:: DIRECTIVE ::
Your task is to write out the complete listing exactly as it is shown.

** begin **

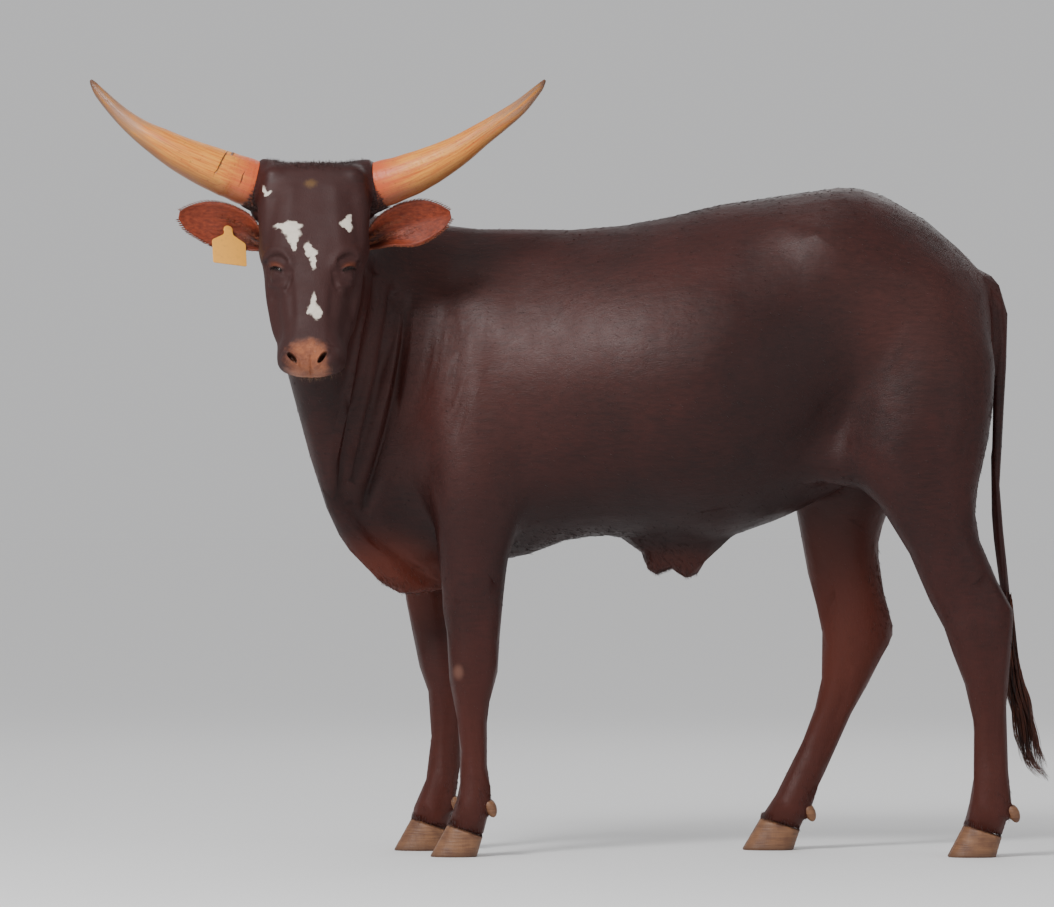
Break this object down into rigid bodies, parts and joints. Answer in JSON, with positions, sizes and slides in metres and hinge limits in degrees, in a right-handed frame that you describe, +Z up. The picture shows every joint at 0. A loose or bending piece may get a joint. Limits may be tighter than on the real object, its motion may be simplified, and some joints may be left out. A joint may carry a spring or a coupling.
{
  "type": "ankole watusi cattle",
  "caption": "Young long-horned humped-breed bovine standing side on with its head turned out over its left shoulder; life-size still with a slim switch tail and an ear tag.",
  "frame": {"origin": "centre of the bounding box on the ground the claws stand on", "axes": "+Z up; the animal faces -X and its left side faces -Y, where its face is turned; +X runs towards the tail"},
  "size_m": [1.9774, 0.7956, 1.5993],
  "materials": {
    "coat": "short glossy dark brown hair",
    "horn": "amber horn, satin",
    "claw": "tan hoof horn",
    "dewclaw": "tan hoof horn",
    "eye": "wet dark brown",
    "ear_skin": "rust brown skin with fine hair",
    "tail_hair": "long coarse hair",
    "tag_plastic": "yellow flexible plastic",
    "button_plastic": "cream plastic"
  },
  "bodies": {
    "root": {"claw_fore_left_inner": "claw", "claw_fore_left_outer": "claw", "claw_fore_right_inner": "claw", "claw_fore_right_outer": "claw", "claw_hind_left_inner": "claw", "claw_hind_left_outer": "claw", "claw_hind_right_inner": "claw", "claw_hind_right_outer": "claw", "dewclaw_fore_left_inner": "dewclaw", "dewclaw_fore_left_outer": "dewclaw", "dewclaw_fore_right_inner": "dewclaw", "dewclaw_fore_right_outer": "dewclaw", "dewclaw_hind_left_inner": "dewclaw", "dewclaw_hind_left_outer": "dewclaw", "dewclaw_hind_right_inner": "dewclaw", "dewclaw_hind_right_outer": "dewclaw", "ear_button": "button_plastic", "ear_left": "ear_skin", "ear_right": "ear_skin", "ear_tag": "tag_plastic", "eye_left": "eye", "eye_right": "eye", "foreleg_left": "coat", "foreleg_right": "coat", "head": "coat", "hindleg_left": "coat", "hindleg_right": "coat", "horn_left": "horn", "horn_right": "horn", "neck": "coat", "tail": "coat", "tail_switch": "tail_hair", "torso": "coat"}
  },
  "joints": []
}
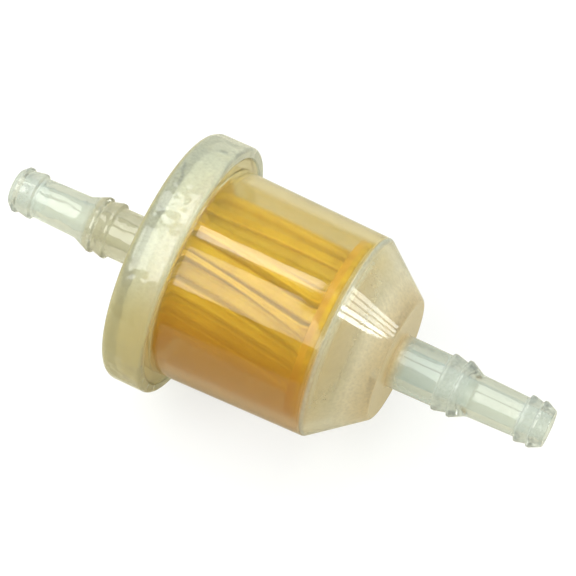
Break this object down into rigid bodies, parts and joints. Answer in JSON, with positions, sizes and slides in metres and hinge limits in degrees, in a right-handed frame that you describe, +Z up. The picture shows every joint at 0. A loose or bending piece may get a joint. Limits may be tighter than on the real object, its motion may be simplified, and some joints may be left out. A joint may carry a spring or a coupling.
{
  "type": "fuel filter",
  "caption": "Inline fuel filter with a translucent round housing, stepped hose barbs at both ends and a pleated paper cartridge inside.",
  "frame": {"origin": "on the flow axis, midway between the two stem tips", "axes": "+X along the flow axis from the cap's outlet stem to the bowl's inlet stem, +Z up"},
  "size_m": [0.0874, 0.0396, 0.0396],
  "materials": {
    "housing": "translucent natural nylon, smooth moulded",
    "filter_paper": "resin-treated amber filter paper, fibrous",
    "hot_melt": "hot-melt adhesive, glossy",
    "potting": "amber potting compound, satin",
    "cartridge_plastic": "amber moulded plastic, satin"
  },
  "bodies": {
    "root": {"bowl": "housing", "cap": "housing", "pleated_paper": "filter_paper", "seam_bead": "hot_melt", "core_tube": "cartridge_plastic", "open_end_plate": "cartridge_plastic", "closed_end_plate": "cartridge_plastic", "open_end_potting": "potting", "closed_end_potting": "potting"}
  },
  "joints": []
}
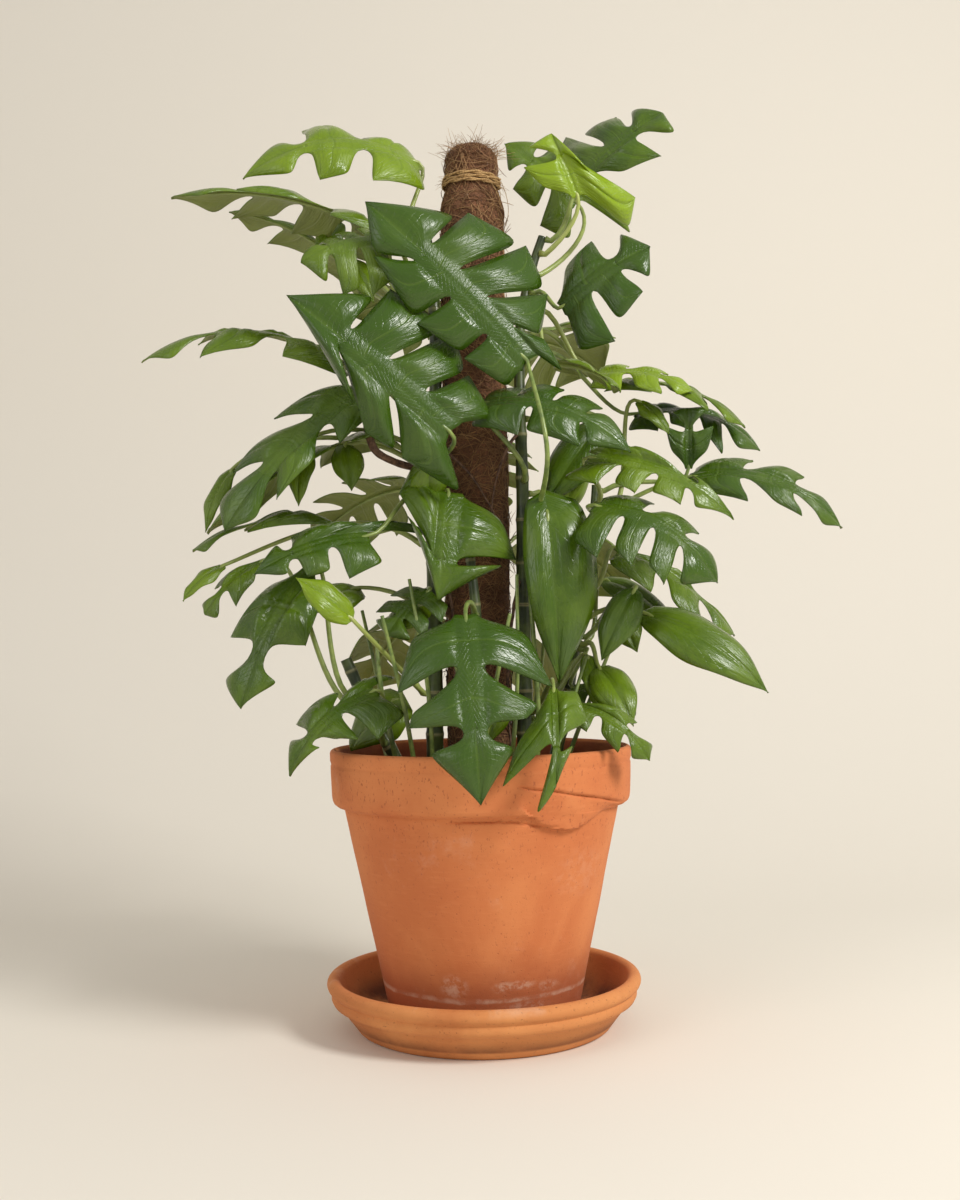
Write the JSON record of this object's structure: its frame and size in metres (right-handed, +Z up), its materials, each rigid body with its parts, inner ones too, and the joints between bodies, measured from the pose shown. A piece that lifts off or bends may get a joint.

** end **

:: PROBLEM SOLUTION ::
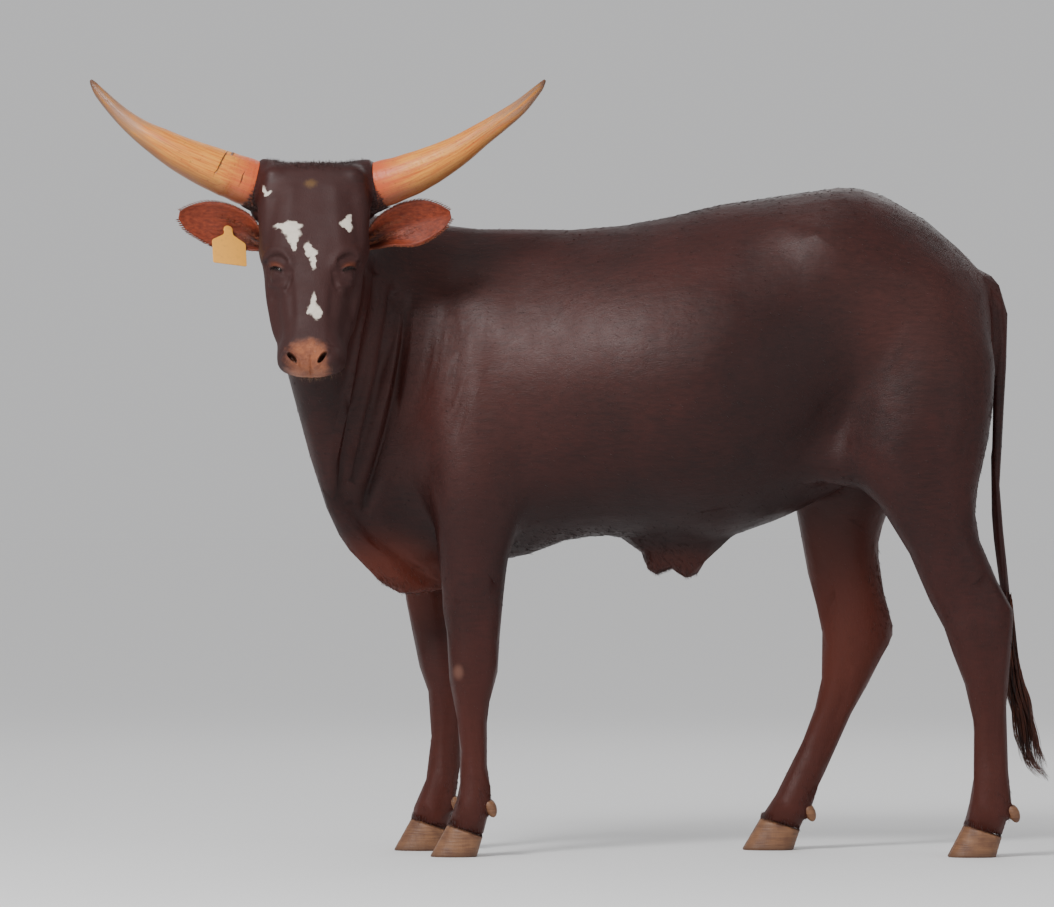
Break this object down into rigid bodies, parts and joints. Answer in JSON, with positions, sizes and slides in metres and hinge limits in degrees, in a right-handed frame that you describe, +Z up. The picture shows every joint at 0. A loose or bending piece may get a joint. Limits may be tighter than on the real object, its motion may be simplified, and some joints may be left out. A joint may carry a spring or a coupling.
{
  "type": "ankole watusi cattle",
  "caption": "Young long-horned humped-breed bovine standing side on with its head turned out over its left shoulder; life-size still with a slim switch tail and an ear tag.",
  "frame": {"origin": "centre of the bounding box on the ground the claws stand on", "axes": "+Z up; the animal faces -X and its left side faces -Y, where its face is turned; +X runs towards the tail"},
  "size_m": [1.9774, 0.7956, 1.5993],
  "materials": {
    "coat": "short glossy dark brown hair",
    "horn": "amber horn, satin",
    "claw": "tan hoof horn",
    "dewclaw": "tan hoof horn",
    "eye": "wet dark brown",
    "ear_skin": "rust brown skin with fine hair",
    "tail_hair": "long coarse hair",
    "tag_plastic": "yellow flexible plastic",
    "button_plastic": "cream plastic"
  },
  "bodies": {
    "root": {"claw_fore_left_inner": "claw", "claw_fore_left_outer": "claw", "claw_fore_right_inner": "claw", "claw_fore_right_outer": "claw", "claw_hind_left_inner": "claw", "claw_hind_left_outer": "claw", "claw_hind_right_inner": "claw", "claw_hind_right_outer": "claw", "dewclaw_fore_left_inner": "dewclaw", "dewclaw_fore_left_outer": "dewclaw", "dewclaw_fore_right_inner": "dewclaw", "dewclaw_fore_right_outer": "dewclaw", "dewclaw_hind_left_inner": "dewclaw", "dewclaw_hind_left_outer": "dewclaw", "dewclaw_hind_right_inner": "dewclaw", "dewclaw_hind_right_outer": "dewclaw", "ear_button": "button_plastic", "ear_left": "ear_skin", "ear_right": "ear_skin", "ear_tag": "tag_plastic", "eye_left": "eye", "eye_right": "eye", "foreleg_left": "coat", "foreleg_right": "coat", "head": "coat", "hindleg_left": "coat", "hindleg_right": "coat", "horn_left": "horn", "horn_right": "horn", "neck": "coat", "tail": "coat", "tail_switch": "tail_hair", "torso": "coat"}
  },
  "joints": []
}
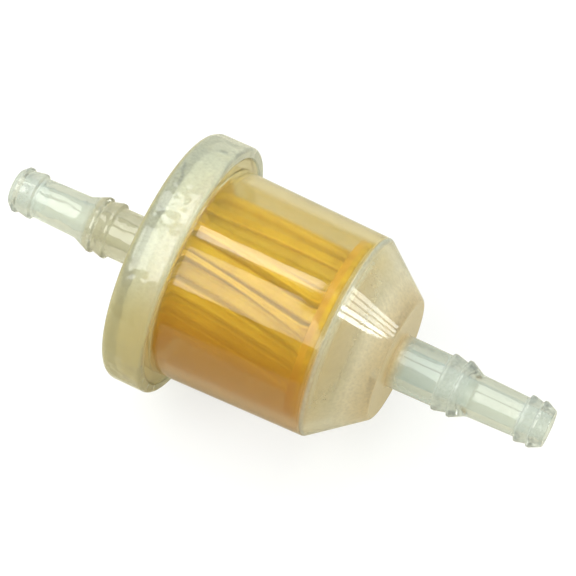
Break this object down into rigid bodies, parts and joints. Answer in JSON, with positions, sizes and slides in metres and hinge limits in degrees, in a right-handed frame that you describe, +Z up. The picture shows every joint at 0. A loose or bending piece may get a joint. Limits may be tighter than on the real object, its motion may be simplified, and some joints may be left out. A joint may carry a spring or a coupling.
{
  "type": "fuel filter",
  "caption": "Inline fuel filter with a translucent round housing, stepped hose barbs at both ends and a pleated paper cartridge inside.",
  "frame": {"origin": "on the flow axis, midway between the two stem tips", "axes": "+X along the flow axis from the cap's outlet stem to the bowl's inlet stem, +Z up"},
  "size_m": [0.0874, 0.0396, 0.0396],
  "materials": {
    "housing": "translucent natural nylon, smooth moulded",
    "filter_paper": "resin-treated amber filter paper, fibrous",
    "hot_melt": "hot-melt adhesive, glossy",
    "potting": "amber potting compound, satin",
    "cartridge_plastic": "amber moulded plastic, satin"
  },
  "bodies": {
    "root": {"bowl": "housing", "cap": "housing", "pleated_paper": "filter_paper", "seam_bead": "hot_melt", "core_tube": "cartridge_plastic", "open_end_plate": "cartridge_plastic", "closed_end_plate": "cartridge_plastic", "open_end_potting": "potting", "closed_end_potting": "potting"}
  },
  "joints": []
}
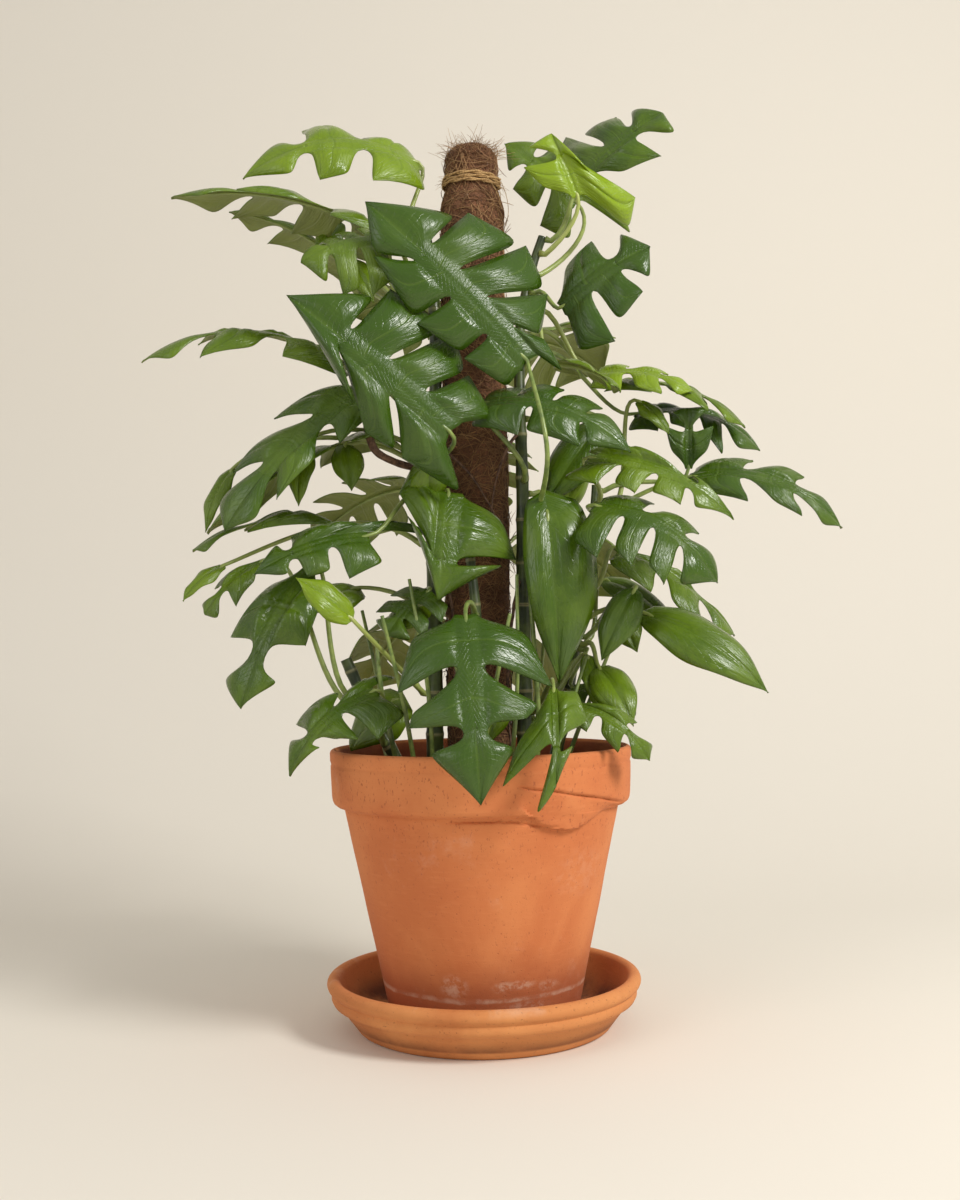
Write the JSON record of this object's structure: its frame and size in metres (right-handed, +Z up), its materials, each rigid body with its parts, inner ones too, and the joints between bodies, measured from the pose shown. A piece that lifts off or bends may get a joint.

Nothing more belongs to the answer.